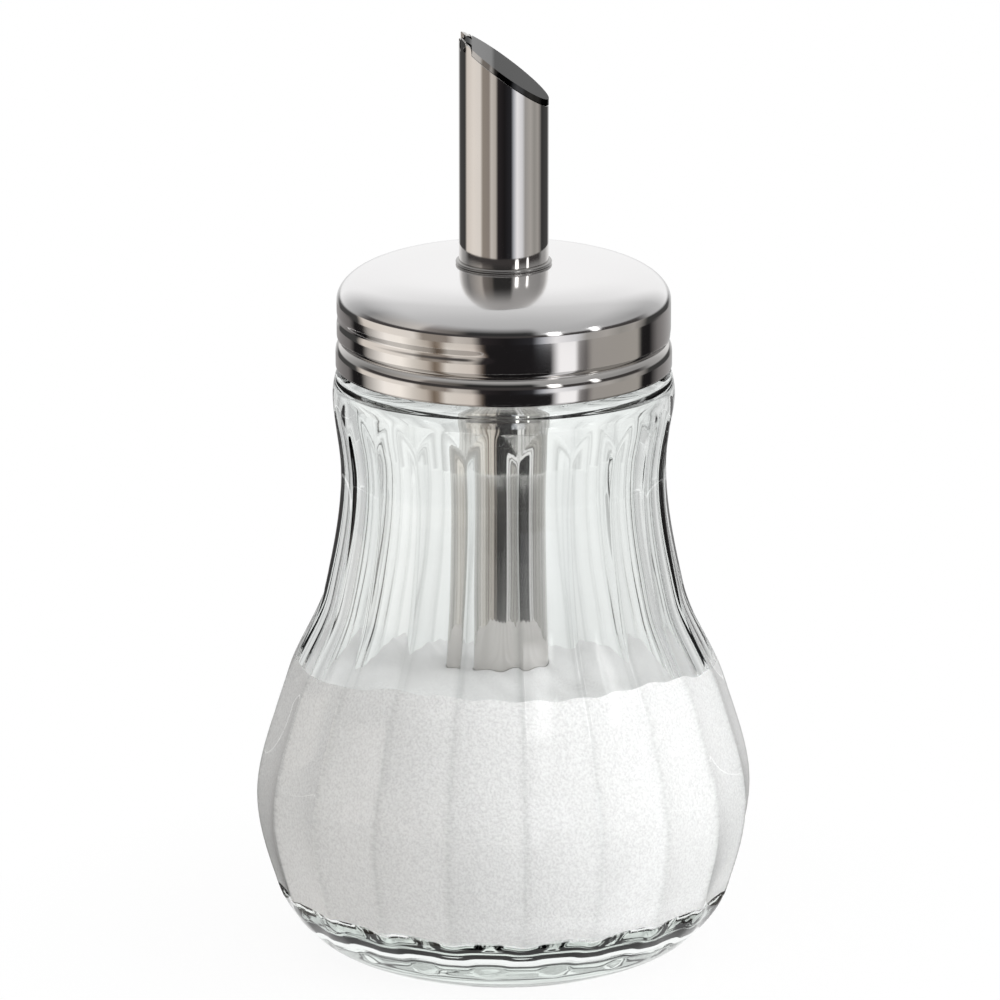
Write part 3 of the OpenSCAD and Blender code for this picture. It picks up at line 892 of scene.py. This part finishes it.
def area(name, size, power, azimuth, elevation, distance, height):
    """Area lamp at a compass angle, aimed at a height on the axis, unseen in metal and glass."""
    data = bpy.data.lights.new(name, "AREA")
    data.shape = "RECTANGLE"
    data.size, data.size_y = size
    data.energy = power
    obj = bpy.data.objects.new(name, data)
    bpy.context.scene.collection.objects.link(obj)
    a, e = math.radians(azimuth), math.radians(elevation)
    spot = Vector((math.sin(a) * math.cos(e), -math.cos(a) * math.cos(e), math.sin(e))) * distance
    obj.location = Vector((0, 0, height)) + spot
    obj.rotation_euler = spot.to_track_quat("Z", "Y").to_euler()
    obj.visible_camera = False
    obj.visible_glossy = False
    obj.visible_transmission = False


def white_world():
    world = bpy.data.worlds.new("world")
    bpy.context.scene.world = world
    world.use_nodes = True
    background = world.node_tree.nodes["Background"]
    background.inputs["Color"].default_value = (1, 1, 1, 1)
    background.inputs["Strength"].default_value = 1.0


# camera: its angle down, its distance and aim in metres, and the scale in the photograph
VIEW_DOWN = math.radians(15.5)
VIEW_DISTANCE, VIEW_Z = 1.6, 0.074
PIXELS_PER_MM, FRAME_PIXELS, SENSOR = 6.15, 1000, 36.0
SHIFT_X, SHIFT_Y = -0.0038, 0.0043


def photo_camera():
    data = bpy.data.cameras.new("camera")
    cam = bpy.data.objects.new("camera", data)
    bpy.context.scene.collection.objects.link(cam)
    out, up = VIEW_DISTANCE * math.cos(VIEW_DOWN), VIEW_DISTANCE * math.sin(VIEW_DOWN)
    cam.location = (0.0, -out, VIEW_Z + up)
    cam.rotation_euler = (math.pi / 2 - VIEW_DOWN, 0.0, 0.0)
    data.sensor_width = SENSOR
    data.lens = PIXELS_PER_MM * VIEW_DISTANCE / MM / FRAME_PIXELS * SENSOR
    data.shift_x = SHIFT_X
    data.shift_y = SHIFT_Y
    data.clip_start = 0.05
    data.clip_end = 20.0
    bpy.context.scene.camera = cam


# the object
glass_jar()
sugar_heap()
cap_shell()
pour_tube()
ring_steel = steel("ring_steel", RING_STEEL, 0.18, 0.26)
tube_collar(ring_steel)
dress("flap", flap_material(), 0.00008)
dress("flap_pin", steel("pin_steel", PIN_STEEL, 0.2, 0.3))
dress("lock_ring", ring_steel, 0.0001)
dress("sealing_ring", rubber_material(), 0.0002)

# the studio
bpy.context.scene.view_settings.view_transform = "Standard"
pale_floor()
light_tent()
table_front()
area("key", (0.10, 0.16), 0.25, 56, 26, 0.26, 0.035)
area("fill", (0.30, 0.30), 0.18, 0, 50, 0.30, 0.04)
white_world()
photo_camera()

**REQUIRED WORK**
Copy out the full listing exactly.

**ANSWER FOR THIS EXERCISE**
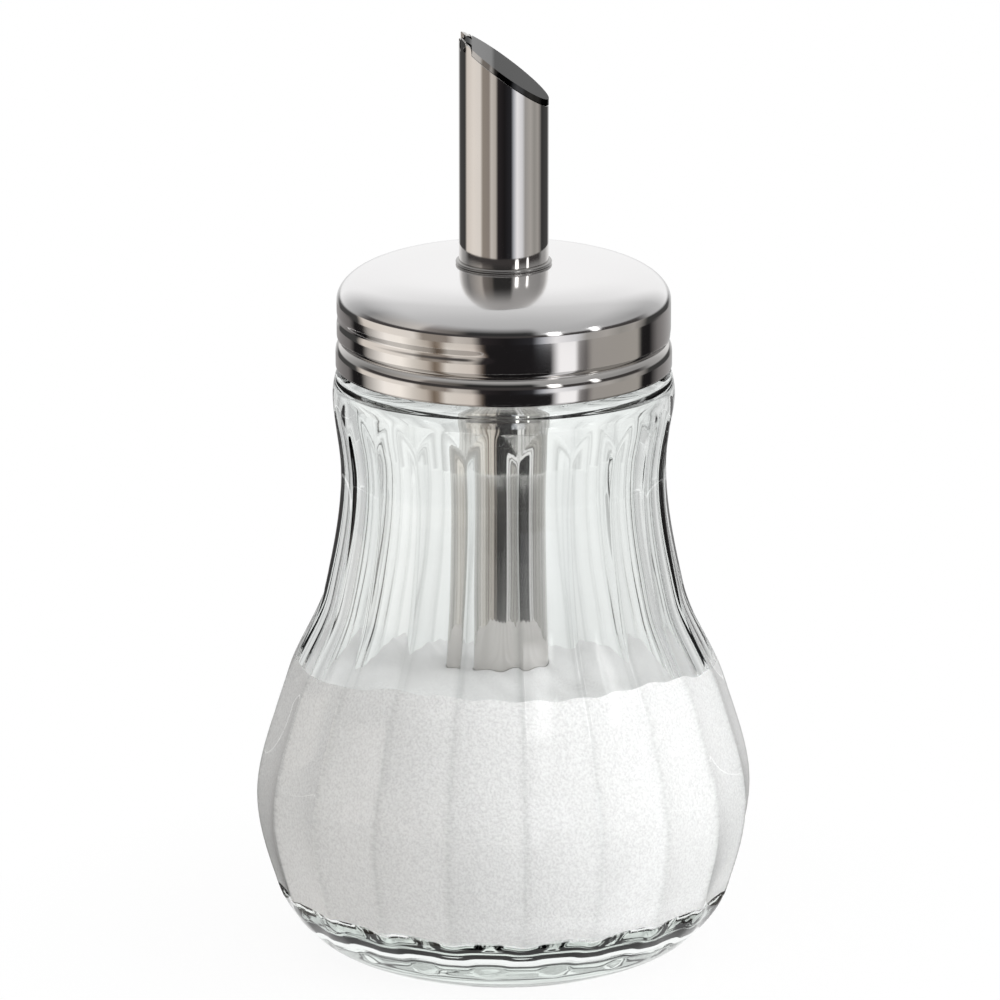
Write part 3 of the OpenSCAD and Blender code for this picture. It picks up at line 892 of scene.py. This part finishes it.
def area(name, size, power, azimuth, elevation, distance, height):
    """Area lamp at a compass angle, aimed at a height on the axis, unseen in metal and glass."""
    data = bpy.data.lights.new(name, "AREA")
    data.shape = "RECTANGLE"
    data.size, data.size_y = size
    data.energy = power
    obj = bpy.data.objects.new(name, data)
    bpy.context.scene.collection.objects.link(obj)
    a, e = math.radians(azimuth), math.radians(elevation)
    spot = Vector((math.sin(a) * math.cos(e), -math.cos(a) * math.cos(e), math.sin(e))) * distance
    obj.location = Vector((0, 0, height)) + spot
    obj.rotation_euler = spot.to_track_quat("Z", "Y").to_euler()
    obj.visible_camera = False
    obj.visible_glossy = False
    obj.visible_transmission = False


def white_world():
    world = bpy.data.worlds.new("world")
    bpy.context.scene.world = world
    world.use_nodes = True
    background = world.node_tree.nodes["Background"]
    background.inputs["Color"].default_value = (1, 1, 1, 1)
    background.inputs["Strength"].default_value = 1.0


# camera: its angle down, its distance and aim in metres, and the scale in the photograph
VIEW_DOWN = math.radians(15.5)
VIEW_DISTANCE, VIEW_Z = 1.6, 0.074
PIXELS_PER_MM, FRAME_PIXELS, SENSOR = 6.15, 1000, 36.0
SHIFT_X, SHIFT_Y = -0.0038, 0.0043


def photo_camera():
    data = bpy.data.cameras.new("camera")
    cam = bpy.data.objects.new("camera", data)
    bpy.context.scene.collection.objects.link(cam)
    out, up = VIEW_DISTANCE * math.cos(VIEW_DOWN), VIEW_DISTANCE * math.sin(VIEW_DOWN)
    cam.location = (0.0, -out, VIEW_Z + up)
    cam.rotation_euler = (math.pi / 2 - VIEW_DOWN, 0.0, 0.0)
    data.sensor_width = SENSOR
    data.lens = PIXELS_PER_MM * VIEW_DISTANCE / MM / FRAME_PIXELS * SENSOR
    data.shift_x = SHIFT_X
    data.shift_y = SHIFT_Y
    data.clip_start = 0.05
    data.clip_end = 20.0
    bpy.context.scene.camera = cam


# the object
glass_jar()
sugar_heap()
cap_shell()
pour_tube()
ring_steel = steel("ring_steel", RING_STEEL, 0.18, 0.26)
tube_collar(ring_steel)
dress("flap", flap_material(), 0.00008)
dress("flap_pin", steel("pin_steel", PIN_STEEL, 0.2, 0.3))
dress("lock_ring", ring_steel, 0.0001)
dress("sealing_ring", rubber_material(), 0.0002)

# the studio
bpy.context.scene.view_settings.view_transform = "Standard"
pale_floor()
light_tent()
table_front()
area("key", (0.10, 0.16), 0.25, 56, 26, 0.26, 0.035)
area("fill", (0.30, 0.30), 0.18, 0, 50, 0.30, 0.04)
white_world()
photo_camera()